I have just indicated one aspect in which the salt block as a user of exhaust steam is preferable to a steam heating system. I can shut down my block the week before Christmas and no one will complain. The men who work in the block will probably even be happy to take a holiday just then. But please shut your eyes and imagine the lovely row there would be if I undertook to shut off my steam heat distribution that same week. Then I can run my salt block all summer and ship my summer product up lake till navigation closes. I wish I could sell steam heat all summer. Also, the salt block will use what steam I give it at the times I give it, and will not want to be specially warmed up at six o'clock each winter morning; neither to have the heat turned on again for a Fourth of July celebration that has failed to make seasonable arrangements with the weather bureau.
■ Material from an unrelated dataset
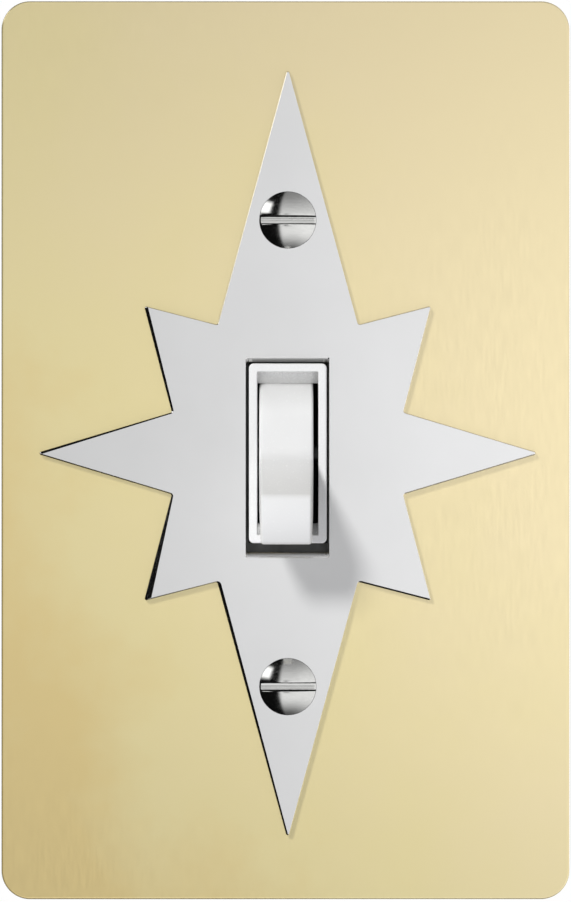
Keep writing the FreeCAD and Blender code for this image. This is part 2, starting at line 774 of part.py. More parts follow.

Collateral Engineering Problems

There are many interesting engineering problems connected with our proposed combination of industries. For instance, the question of the economical limit of the back pressure on our engines (which are to be turbines), is exceedingly complex. We can make that pressure just about what we please by proper design of the salt pans; but the first cost of the pans, the rate at which they can be worked, and the quality of the salt produced, are all varied by variation of the back pressure. Again, although we run noncondensing, we shall have an ample supply of distilled water for our boiler feed in return from the pans; but the economical temperature of this feed water is a matter of discussion. Still more interesting is the question of how to utilize the waste heat of flue gases—whether in heating brine or in heating feed water.

These matters, although interesting, are secondary. Moreover, this paper is already long enough. Like the cowboy who was chased by Indians through the Bad Lands, I have hit only the high places of the trail. If you want to hear from me of what lies between, I must make another trip at another time. When that time comes I shall know more about the subject.